Islam menurut terminologi adalah
Agama yang ajaran-ajarannya diwahyukan oleh Alloh kepada manusia melalui nabi
Muhammad sebagai Rasul Allah.
dari pengertian-pengertian di atas
dapat diambil suatu kesimpulan bahwa Filsafat Islam adalah berfikir secara
sistematis, radikal dan universal tentang hekekat segala sesuatu berdasarkan
ajaran Islam. Singkatnya filsafat Islam itu adalah Filsafat yang berorientasi
kepada Al Qur’an, mencari jawaban mengenai masalah-masalah asasi berdasarkan
wahyu Allah.
Jadi ciri utama filsafat Islam
adalah berfikir tentang segala sesuatu, dapat berfikir teratur, tidak cepat
puas dalam penemuan sesuatu,selalu bertanya dan saling menghargai pendapt orang
lain.
Filsafat adalah induknya segala
ilmu, sebagai induk segala ilmu, maka filsafat mempengaruhi ilmu-ilmu lainnya,
seperti ilmu fiqih, ilmu kalam, tafsir dan sebagainya.
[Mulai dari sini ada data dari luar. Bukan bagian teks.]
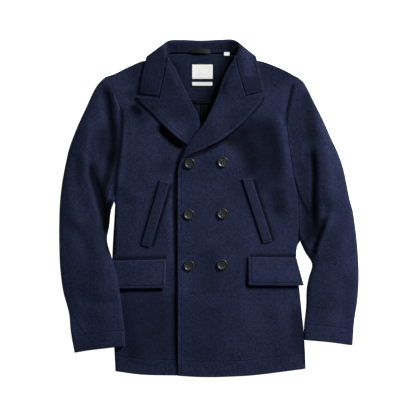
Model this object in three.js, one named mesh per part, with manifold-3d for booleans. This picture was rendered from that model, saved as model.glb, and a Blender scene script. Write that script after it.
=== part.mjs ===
// A pea coat laid flat on its back with its front buttoned, in millimetres.
// X runs across the coat, Y up it to the collar, and Z up from the surface that it lies on.
// Right and left are the wearer's, so the right side lies at negative X.

import * as THREE from 'three';
import { mergeVertices } from 'three/addons/utils/BufferGeometryUtils.js';
import Module from 'manifold-3d';

const { smoothstep, lerp, clamp } = THREE.MathUtils;

// Cloth and clearances
const CLOTH = 3; // one layer of heavy felted wool
const LAPEL_CLOTH = 3.6; // front and facing together, in the lapels
const COLLAR_CLOTH = 3.6; // top collar and under collar together
const FLAP_CLOTH = 3.4; // flaps and welts, faced
const FACING_CLOTH = 2;
const TAPE = 1.1; // bindings, labels and the hanger loop
const PLY = 0.45; // between two layers that lie on each other
const SEAM = 0.5; // between two edges that are sewn together
const TURNED = 0.8; // under the turned-back lapels and collar, which lie looser

// Heights that the laid coat is shaped from
const SHOULDER_Y = 324; // where both armholes meet the shoulder seams
const NECK_Y = 376; // where the fronts end under the collar
const BACK_SEAM_X = -22;
const NECK_X = -18; // the middle of the collar
const BODY_FULLNESS = 3;
const SLEEVE_FULLNESS = 8;
const CUFF_FULLNESS = 2.5;
const ROW = 24; // spacing of the sections up the coat, halved where layers cross
const FINE_Y = 132; // the sections lie closer above this height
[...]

Berbicara mengenai hukum
fiqih, maka fiqih sendiri bengandung arti mengerti dan memahami. Untuk memahami
diperlukan pikiran dan penggunaan akal. Selain itu fiqih juga memakai ijtihad
yang pada intinya adalah pemakaian akal untuk dalil-dalil yang bersifat dzonniy
dan terhadap kasus-kasus hukum yang tidak jelas atau sama sekali tidak ada
dasarnya baik dalam Al Qur’an maupun Al Hadits.
Demikian juga untuk menafsirkan Al
Qur’an, menjelaskan hubungan manusia dengan Alloh dalam ilmu Tasawwuf,
menjelaskan kandungan hadits, banyak sekali digunakan pemikiran. Dengan
demikian filsafat sangat besar pengaruhnya terhadap ilmu pengetahuan.